Requirements: Only the lines from the one with "from mathutils import Matrix, Vector" through the one with "cad_parts[node].hide_render = cad_parts[node].hide_viewport" are to be restated, word for word, with both of them included.

* START *

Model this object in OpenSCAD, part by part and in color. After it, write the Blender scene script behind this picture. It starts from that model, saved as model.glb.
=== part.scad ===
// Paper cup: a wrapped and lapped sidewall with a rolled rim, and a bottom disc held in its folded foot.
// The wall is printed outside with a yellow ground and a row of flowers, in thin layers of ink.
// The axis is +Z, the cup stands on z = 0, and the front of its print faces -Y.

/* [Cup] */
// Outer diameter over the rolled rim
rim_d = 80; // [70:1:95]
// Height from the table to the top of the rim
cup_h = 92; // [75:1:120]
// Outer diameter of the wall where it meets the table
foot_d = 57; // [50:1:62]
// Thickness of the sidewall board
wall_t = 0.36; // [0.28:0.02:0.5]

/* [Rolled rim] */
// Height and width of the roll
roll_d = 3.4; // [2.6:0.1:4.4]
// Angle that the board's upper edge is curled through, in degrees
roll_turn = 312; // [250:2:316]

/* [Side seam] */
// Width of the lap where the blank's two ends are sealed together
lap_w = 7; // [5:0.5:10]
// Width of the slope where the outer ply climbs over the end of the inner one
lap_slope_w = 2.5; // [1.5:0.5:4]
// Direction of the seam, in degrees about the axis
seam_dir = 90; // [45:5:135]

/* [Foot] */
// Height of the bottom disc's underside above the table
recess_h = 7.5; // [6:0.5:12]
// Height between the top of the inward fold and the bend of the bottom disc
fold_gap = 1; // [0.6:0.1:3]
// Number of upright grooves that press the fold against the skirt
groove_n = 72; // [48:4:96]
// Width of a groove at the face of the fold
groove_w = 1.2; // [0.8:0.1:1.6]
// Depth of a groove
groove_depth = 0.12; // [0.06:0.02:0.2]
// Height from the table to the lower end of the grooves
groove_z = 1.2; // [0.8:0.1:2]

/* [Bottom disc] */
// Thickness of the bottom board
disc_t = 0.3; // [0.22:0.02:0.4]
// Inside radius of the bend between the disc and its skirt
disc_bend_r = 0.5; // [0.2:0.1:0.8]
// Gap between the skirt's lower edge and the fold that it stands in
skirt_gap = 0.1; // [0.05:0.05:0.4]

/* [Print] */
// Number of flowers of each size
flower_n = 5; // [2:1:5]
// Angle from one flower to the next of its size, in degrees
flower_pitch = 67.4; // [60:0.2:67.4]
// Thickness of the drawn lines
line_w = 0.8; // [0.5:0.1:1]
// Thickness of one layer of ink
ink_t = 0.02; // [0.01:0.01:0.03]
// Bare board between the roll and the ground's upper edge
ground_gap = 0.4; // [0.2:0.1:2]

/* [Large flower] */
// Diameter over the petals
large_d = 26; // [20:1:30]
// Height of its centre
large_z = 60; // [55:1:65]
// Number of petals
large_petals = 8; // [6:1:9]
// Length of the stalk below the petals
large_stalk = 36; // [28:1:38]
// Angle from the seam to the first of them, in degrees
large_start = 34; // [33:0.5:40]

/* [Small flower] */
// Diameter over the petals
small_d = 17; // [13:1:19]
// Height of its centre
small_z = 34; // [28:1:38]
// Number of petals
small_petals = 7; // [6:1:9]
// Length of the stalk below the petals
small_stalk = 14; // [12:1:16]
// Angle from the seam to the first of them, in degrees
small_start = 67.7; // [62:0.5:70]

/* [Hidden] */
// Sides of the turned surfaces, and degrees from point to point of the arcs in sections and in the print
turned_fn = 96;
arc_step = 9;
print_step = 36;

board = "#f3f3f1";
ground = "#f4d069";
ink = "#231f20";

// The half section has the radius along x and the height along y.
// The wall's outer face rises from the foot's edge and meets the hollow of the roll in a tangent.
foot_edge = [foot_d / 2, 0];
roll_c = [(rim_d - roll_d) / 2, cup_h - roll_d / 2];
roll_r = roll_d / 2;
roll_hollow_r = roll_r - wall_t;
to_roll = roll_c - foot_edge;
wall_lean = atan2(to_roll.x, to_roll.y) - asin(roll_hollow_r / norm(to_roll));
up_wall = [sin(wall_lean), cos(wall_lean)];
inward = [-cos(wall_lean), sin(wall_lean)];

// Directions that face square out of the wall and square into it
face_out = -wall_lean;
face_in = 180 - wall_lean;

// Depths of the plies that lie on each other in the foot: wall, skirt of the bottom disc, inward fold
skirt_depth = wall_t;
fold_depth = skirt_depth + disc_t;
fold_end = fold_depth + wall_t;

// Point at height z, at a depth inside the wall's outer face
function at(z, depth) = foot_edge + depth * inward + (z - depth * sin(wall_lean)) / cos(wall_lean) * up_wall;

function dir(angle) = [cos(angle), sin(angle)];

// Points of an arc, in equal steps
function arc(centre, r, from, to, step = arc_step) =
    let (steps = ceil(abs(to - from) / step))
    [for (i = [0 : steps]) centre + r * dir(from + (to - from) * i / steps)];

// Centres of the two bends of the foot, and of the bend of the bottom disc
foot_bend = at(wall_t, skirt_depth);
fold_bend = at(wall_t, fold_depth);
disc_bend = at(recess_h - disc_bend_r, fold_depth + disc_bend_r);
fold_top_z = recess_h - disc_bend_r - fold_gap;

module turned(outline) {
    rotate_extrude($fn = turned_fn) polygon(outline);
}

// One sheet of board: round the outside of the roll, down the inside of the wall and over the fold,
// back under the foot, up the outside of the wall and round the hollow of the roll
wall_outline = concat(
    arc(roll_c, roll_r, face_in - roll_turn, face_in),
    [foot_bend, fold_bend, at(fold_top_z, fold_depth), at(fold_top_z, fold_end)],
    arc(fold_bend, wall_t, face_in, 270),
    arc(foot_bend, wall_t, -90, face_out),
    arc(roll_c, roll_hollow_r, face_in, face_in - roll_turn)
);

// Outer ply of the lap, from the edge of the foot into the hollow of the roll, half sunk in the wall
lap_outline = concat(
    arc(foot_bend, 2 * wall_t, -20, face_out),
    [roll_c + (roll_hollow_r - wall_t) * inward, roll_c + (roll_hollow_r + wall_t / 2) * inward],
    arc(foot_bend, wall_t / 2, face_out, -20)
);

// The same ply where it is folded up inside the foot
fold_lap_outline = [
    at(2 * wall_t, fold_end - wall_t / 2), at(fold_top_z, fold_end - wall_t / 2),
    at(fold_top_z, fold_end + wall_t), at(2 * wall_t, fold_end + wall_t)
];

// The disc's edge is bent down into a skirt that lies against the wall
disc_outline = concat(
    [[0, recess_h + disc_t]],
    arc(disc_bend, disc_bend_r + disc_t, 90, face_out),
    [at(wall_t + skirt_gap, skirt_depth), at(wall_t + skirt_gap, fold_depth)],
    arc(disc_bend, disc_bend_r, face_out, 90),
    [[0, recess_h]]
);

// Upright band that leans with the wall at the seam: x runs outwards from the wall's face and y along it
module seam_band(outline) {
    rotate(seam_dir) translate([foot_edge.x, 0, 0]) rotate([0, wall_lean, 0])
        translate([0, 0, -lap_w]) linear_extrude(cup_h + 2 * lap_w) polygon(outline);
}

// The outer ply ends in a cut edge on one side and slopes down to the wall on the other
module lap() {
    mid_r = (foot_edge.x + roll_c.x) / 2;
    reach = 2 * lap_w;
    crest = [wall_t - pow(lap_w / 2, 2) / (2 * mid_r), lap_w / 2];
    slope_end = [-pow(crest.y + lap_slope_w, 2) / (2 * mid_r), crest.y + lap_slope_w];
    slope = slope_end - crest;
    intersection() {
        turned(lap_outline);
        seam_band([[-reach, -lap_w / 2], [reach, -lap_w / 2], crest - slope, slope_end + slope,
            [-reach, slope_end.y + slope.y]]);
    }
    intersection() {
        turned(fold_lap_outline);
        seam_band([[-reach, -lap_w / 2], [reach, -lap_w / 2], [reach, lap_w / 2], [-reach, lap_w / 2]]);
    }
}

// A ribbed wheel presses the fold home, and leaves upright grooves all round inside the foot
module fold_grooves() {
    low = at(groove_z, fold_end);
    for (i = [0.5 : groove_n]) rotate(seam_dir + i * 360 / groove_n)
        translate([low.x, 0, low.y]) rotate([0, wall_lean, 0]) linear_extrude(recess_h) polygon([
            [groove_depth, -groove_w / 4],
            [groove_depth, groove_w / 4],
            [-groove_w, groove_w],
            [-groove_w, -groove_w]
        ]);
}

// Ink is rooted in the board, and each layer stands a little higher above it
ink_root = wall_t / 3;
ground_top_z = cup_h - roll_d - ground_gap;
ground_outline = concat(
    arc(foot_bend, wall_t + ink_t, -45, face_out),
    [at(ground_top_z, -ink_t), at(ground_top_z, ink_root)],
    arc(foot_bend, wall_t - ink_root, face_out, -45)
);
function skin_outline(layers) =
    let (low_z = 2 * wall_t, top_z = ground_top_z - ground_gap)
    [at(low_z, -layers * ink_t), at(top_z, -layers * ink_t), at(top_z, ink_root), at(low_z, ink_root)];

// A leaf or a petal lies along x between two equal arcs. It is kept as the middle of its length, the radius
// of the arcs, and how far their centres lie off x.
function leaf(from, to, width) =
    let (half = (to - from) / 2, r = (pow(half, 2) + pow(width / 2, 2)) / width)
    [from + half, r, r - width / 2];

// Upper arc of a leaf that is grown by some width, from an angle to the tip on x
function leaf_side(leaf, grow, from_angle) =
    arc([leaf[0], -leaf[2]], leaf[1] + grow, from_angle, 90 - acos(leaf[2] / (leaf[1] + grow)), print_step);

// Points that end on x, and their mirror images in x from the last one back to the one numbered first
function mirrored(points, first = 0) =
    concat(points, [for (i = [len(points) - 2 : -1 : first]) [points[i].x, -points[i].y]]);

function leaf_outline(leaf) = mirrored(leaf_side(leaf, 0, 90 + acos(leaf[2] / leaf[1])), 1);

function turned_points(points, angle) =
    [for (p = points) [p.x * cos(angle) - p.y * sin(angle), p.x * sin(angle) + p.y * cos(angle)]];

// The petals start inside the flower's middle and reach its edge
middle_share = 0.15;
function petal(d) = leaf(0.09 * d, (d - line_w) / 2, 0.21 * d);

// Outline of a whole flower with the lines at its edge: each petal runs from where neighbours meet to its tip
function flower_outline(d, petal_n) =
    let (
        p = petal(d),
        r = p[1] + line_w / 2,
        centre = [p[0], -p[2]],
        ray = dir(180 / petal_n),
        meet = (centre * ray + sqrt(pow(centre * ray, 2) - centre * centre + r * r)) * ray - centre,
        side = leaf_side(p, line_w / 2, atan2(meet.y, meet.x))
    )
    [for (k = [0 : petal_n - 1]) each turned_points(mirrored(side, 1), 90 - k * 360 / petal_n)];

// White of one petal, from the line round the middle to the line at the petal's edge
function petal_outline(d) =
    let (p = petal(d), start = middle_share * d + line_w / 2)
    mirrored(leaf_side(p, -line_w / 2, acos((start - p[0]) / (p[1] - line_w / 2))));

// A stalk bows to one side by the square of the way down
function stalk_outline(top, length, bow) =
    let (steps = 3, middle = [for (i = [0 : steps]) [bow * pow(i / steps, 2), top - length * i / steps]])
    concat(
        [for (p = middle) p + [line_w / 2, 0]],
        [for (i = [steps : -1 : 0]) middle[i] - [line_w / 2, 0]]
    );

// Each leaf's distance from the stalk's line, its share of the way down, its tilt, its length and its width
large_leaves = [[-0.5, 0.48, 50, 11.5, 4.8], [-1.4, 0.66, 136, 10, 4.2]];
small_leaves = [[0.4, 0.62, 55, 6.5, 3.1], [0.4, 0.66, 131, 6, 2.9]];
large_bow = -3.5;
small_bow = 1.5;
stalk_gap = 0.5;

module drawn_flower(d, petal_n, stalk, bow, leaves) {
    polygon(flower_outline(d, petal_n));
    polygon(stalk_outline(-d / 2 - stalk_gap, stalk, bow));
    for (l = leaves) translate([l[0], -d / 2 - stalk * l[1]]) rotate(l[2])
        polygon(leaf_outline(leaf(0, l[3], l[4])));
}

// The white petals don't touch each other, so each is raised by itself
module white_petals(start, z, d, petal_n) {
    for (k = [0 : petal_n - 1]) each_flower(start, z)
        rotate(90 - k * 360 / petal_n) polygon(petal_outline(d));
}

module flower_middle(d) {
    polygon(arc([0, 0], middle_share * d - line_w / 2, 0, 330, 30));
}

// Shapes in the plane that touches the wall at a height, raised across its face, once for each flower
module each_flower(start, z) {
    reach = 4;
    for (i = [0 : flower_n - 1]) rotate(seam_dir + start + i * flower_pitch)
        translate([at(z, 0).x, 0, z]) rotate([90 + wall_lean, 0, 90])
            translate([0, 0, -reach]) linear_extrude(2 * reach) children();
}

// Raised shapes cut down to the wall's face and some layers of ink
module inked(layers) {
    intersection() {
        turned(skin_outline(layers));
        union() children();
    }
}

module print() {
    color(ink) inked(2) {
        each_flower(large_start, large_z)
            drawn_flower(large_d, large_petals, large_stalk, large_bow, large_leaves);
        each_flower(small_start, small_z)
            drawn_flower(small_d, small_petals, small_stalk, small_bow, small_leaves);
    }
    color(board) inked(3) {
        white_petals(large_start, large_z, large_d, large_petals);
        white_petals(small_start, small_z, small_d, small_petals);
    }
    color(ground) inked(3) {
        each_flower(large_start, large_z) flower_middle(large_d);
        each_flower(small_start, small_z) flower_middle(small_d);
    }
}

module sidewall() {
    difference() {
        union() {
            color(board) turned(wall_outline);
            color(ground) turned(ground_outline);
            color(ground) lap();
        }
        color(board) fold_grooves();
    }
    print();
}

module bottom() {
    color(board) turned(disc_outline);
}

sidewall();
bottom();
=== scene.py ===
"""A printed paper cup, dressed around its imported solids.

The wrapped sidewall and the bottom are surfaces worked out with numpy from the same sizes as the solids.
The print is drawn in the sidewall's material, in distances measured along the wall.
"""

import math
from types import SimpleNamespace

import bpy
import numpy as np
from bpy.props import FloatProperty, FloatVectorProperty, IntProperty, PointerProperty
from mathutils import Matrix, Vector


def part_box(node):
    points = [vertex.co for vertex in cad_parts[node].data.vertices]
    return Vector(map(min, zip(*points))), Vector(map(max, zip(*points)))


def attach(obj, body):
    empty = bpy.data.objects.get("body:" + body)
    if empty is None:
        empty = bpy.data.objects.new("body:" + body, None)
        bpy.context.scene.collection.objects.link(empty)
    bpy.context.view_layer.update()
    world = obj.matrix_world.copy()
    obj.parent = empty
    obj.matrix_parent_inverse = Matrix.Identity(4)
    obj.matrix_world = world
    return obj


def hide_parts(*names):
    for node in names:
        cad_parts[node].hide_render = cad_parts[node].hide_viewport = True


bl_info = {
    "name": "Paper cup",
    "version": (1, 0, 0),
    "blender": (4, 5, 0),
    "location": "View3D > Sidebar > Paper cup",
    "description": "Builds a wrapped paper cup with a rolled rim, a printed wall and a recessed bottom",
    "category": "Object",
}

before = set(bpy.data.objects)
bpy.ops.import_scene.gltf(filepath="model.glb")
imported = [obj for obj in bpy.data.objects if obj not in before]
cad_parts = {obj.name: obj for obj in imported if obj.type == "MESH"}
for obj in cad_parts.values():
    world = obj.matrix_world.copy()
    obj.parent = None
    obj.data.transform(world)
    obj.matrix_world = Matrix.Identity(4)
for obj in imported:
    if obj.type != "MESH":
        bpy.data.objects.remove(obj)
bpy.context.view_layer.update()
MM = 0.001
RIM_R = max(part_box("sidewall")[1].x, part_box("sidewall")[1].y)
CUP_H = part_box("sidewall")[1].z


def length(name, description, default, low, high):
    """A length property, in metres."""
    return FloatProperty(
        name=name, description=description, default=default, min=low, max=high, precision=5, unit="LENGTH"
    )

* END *

Finished exercise:
from mathutils import Matrix, Vector


def part_box(node):
    points = [vertex.co for vertex in cad_parts[node].data.vertices]
    return Vector(map(min, zip(*points))), Vector(map(max, zip(*points)))


def attach(obj, body):
    empty = bpy.data.objects.get("body:" + body)
    if empty is None:
        empty = bpy.data.objects.new("body:" + body, None)
        bpy.context.scene.collection.objects.link(empty)
    bpy.context.view_layer.update()
    world = obj.matrix_world.copy()
    obj.parent = empty
    obj.matrix_parent_inverse = Matrix.Identity(4)
    obj.matrix_world = world
    return obj


def hide_parts(*names):
    for node in names:
        cad_parts[node].hide_render = cad_parts[node].hide_viewport = True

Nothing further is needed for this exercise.